Written instruction
Identify all lines in the listing that include the word "code", and copy them out.

Provided data
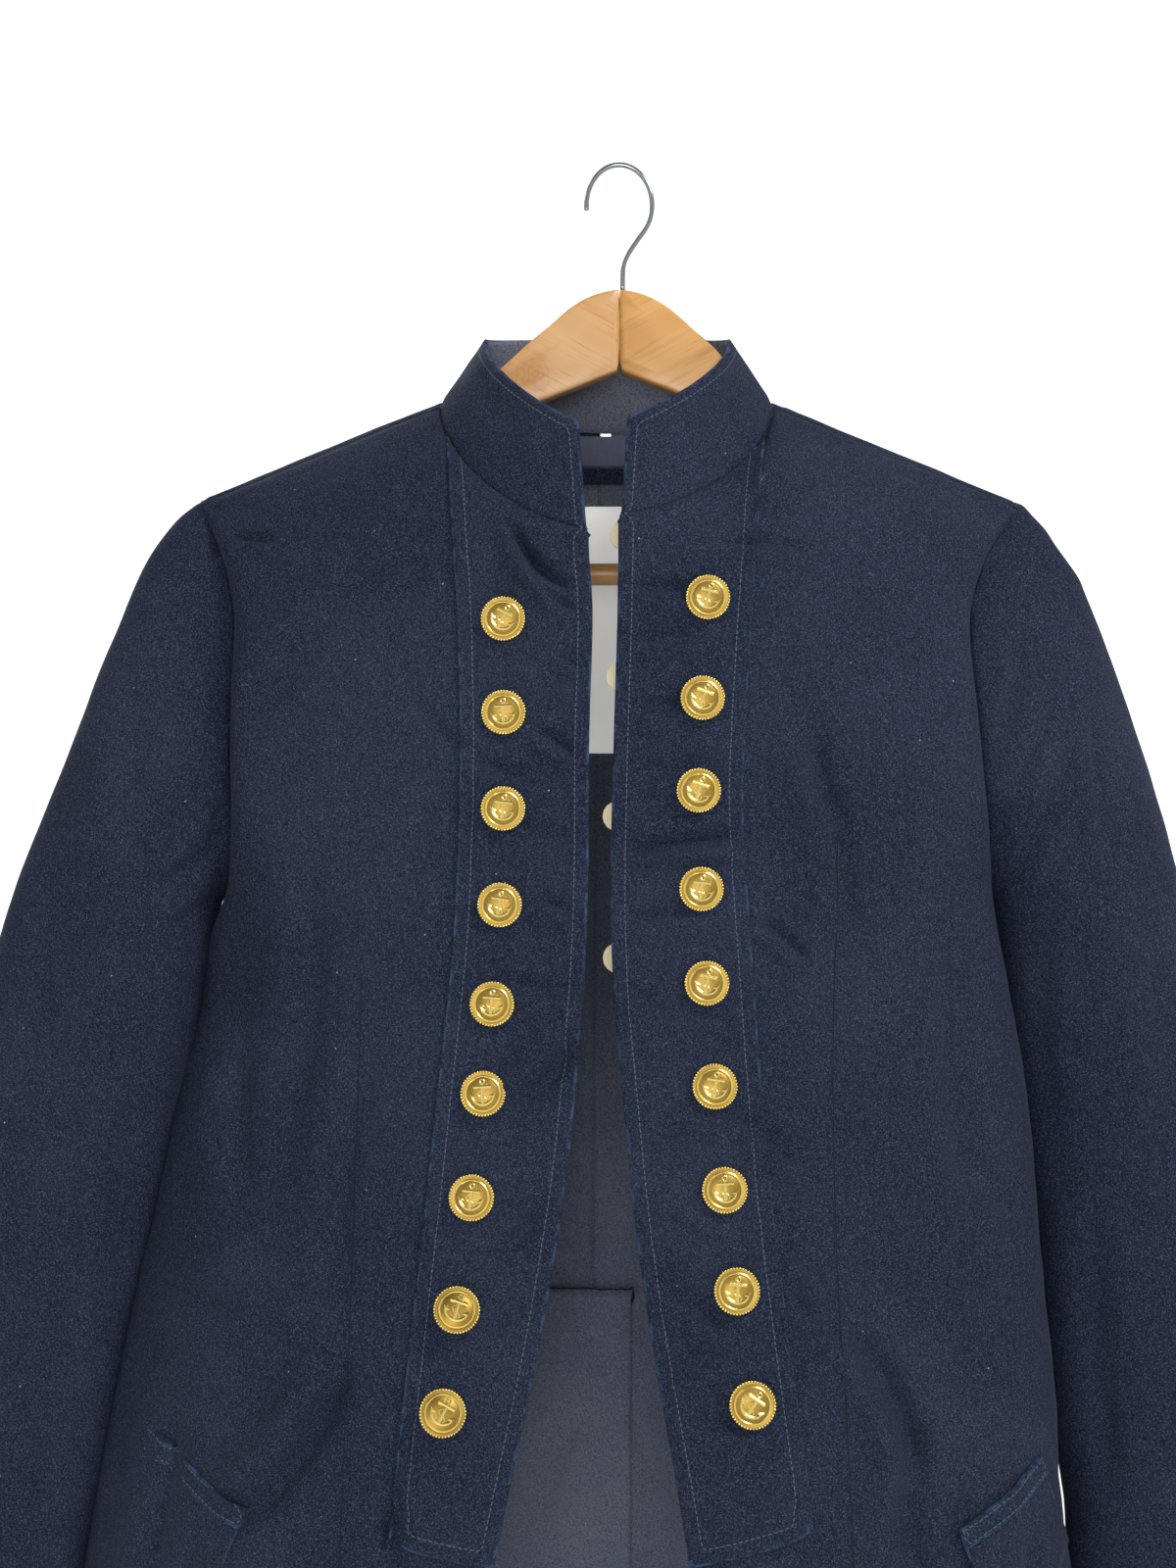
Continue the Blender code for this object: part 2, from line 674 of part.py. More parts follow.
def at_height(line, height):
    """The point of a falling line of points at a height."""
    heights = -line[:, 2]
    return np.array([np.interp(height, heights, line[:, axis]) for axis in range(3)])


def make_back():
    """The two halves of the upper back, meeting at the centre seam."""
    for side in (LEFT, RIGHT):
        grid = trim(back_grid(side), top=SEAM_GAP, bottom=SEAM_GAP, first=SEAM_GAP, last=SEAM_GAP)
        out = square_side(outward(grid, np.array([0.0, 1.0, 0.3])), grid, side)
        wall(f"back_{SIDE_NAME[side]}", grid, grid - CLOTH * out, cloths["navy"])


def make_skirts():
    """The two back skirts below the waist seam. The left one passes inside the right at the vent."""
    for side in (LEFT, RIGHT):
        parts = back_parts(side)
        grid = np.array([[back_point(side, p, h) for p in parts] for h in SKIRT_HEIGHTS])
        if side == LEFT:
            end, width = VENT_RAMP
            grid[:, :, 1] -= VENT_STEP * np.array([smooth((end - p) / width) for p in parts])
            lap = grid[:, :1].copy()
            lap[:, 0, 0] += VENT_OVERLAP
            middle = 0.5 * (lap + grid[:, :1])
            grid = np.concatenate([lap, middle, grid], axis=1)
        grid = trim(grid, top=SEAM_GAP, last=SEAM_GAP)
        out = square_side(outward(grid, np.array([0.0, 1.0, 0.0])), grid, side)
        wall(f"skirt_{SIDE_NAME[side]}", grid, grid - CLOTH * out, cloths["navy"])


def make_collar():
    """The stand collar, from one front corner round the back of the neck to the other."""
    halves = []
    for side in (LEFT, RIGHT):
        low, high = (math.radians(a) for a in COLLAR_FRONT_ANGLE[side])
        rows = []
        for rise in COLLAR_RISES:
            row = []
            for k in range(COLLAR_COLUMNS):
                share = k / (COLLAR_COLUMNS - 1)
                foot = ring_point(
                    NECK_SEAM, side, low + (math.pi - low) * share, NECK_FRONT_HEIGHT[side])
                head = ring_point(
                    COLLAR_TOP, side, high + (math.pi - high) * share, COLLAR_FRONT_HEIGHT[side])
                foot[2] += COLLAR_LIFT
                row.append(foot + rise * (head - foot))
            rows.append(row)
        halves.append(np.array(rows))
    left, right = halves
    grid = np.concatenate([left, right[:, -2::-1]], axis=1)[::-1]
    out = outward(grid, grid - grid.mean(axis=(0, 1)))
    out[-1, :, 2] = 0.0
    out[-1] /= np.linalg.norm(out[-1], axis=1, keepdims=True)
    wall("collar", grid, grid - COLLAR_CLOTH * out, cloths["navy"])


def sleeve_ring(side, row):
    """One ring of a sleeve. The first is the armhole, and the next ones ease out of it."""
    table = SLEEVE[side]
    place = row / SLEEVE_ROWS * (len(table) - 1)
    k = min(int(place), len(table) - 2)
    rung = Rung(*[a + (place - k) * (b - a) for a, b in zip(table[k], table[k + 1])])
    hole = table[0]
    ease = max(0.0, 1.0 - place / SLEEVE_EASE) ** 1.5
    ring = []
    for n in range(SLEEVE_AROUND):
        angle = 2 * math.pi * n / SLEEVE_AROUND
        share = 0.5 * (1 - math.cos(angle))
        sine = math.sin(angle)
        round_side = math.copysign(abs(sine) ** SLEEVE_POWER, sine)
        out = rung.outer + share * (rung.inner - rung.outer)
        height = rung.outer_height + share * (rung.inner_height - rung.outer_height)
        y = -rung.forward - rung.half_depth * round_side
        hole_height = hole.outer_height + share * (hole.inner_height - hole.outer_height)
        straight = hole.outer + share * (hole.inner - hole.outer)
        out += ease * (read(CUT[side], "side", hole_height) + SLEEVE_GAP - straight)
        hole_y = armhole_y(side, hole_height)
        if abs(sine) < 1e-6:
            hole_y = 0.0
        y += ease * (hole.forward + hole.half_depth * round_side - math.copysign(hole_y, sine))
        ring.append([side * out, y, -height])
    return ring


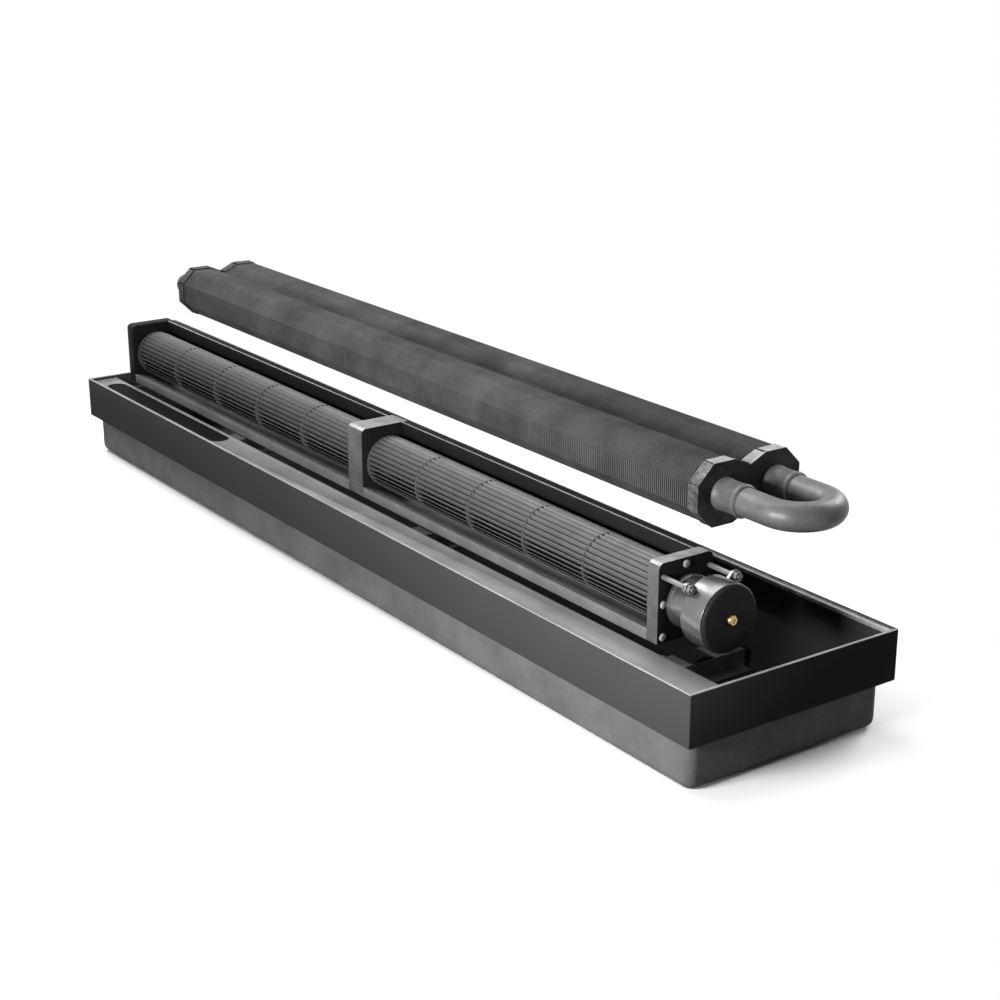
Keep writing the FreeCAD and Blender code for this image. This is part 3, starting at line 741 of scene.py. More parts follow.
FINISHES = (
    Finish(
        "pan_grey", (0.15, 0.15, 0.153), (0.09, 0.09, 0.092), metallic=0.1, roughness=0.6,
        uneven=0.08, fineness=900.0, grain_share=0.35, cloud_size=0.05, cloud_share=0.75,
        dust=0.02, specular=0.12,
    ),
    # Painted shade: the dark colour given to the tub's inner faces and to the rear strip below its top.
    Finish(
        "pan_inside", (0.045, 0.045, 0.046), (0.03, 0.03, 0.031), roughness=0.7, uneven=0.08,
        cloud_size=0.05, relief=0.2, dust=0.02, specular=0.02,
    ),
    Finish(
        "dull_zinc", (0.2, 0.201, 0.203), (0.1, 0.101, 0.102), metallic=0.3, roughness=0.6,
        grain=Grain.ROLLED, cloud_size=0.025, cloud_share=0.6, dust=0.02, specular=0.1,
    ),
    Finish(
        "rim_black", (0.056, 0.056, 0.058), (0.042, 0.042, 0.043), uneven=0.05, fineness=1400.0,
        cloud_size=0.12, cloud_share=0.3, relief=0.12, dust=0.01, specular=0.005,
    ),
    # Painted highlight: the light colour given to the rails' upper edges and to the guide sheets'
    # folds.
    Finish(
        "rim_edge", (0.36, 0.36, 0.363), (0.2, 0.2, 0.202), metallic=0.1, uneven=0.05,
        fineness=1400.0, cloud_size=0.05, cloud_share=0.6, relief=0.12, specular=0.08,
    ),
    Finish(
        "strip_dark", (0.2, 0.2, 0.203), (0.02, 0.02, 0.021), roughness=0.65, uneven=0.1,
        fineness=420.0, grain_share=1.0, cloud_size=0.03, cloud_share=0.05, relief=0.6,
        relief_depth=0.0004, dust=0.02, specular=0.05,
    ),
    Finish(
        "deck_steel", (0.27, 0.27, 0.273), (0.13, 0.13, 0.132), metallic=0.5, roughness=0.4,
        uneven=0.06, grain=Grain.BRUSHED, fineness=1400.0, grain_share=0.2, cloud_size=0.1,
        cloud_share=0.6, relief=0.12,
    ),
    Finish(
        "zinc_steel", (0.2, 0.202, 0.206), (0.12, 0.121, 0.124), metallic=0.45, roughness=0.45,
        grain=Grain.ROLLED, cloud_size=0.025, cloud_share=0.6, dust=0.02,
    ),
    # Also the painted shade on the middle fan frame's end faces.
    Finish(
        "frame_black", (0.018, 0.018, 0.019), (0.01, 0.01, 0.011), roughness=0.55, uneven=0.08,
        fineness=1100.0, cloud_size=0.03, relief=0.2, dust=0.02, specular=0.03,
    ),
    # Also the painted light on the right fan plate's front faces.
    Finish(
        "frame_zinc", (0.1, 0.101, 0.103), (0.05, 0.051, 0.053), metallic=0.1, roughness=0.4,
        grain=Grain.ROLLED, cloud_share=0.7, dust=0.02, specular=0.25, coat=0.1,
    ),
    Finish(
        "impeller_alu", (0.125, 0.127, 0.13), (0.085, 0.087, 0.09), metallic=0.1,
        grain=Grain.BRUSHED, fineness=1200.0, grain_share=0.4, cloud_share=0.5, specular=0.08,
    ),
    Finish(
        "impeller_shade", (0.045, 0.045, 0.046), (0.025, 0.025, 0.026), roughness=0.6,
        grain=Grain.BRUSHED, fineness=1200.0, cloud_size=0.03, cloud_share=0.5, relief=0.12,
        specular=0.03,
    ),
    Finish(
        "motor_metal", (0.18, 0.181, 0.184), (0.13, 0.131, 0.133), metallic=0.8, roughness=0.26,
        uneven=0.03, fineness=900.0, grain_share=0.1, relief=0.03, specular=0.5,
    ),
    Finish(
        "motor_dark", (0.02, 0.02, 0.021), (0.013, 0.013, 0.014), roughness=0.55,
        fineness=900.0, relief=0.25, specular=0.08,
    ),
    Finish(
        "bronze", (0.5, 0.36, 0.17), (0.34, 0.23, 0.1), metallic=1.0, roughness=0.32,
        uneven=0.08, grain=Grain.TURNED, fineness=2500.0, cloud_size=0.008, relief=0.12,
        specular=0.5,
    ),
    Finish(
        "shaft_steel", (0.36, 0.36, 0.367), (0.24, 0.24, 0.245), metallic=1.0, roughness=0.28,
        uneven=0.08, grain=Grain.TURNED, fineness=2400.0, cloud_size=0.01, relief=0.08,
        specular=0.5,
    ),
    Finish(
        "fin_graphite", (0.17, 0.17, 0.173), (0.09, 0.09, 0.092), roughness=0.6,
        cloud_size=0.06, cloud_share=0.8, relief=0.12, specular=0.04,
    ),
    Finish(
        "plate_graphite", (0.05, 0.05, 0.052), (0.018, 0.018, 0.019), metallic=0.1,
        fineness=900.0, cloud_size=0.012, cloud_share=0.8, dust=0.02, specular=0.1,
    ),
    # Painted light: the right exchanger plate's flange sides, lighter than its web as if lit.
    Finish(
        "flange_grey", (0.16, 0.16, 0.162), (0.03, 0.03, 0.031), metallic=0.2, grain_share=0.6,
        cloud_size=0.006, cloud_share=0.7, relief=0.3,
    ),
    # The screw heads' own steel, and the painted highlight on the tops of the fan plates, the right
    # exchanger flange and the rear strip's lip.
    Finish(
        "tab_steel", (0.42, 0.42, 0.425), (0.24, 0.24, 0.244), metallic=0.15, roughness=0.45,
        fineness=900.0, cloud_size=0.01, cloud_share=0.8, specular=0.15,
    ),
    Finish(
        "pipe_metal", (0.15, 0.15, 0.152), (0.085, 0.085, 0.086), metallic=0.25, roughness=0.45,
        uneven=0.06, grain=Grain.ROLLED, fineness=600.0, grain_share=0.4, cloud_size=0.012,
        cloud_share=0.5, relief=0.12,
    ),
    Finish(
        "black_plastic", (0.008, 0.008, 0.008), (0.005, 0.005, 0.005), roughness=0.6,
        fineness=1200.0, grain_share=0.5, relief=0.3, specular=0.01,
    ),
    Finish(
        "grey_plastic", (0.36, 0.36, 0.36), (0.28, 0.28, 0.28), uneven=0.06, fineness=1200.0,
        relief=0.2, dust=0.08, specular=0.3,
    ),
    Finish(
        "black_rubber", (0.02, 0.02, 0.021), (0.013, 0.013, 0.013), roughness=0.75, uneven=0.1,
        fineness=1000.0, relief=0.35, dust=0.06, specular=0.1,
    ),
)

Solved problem
Continue the Blender code for this object: part 2, from line 674 of part.py. More parts follow.
Keep writing the FreeCAD and Blender code for this image. This is part 3, starting at line 741 of scene.py. More parts follow.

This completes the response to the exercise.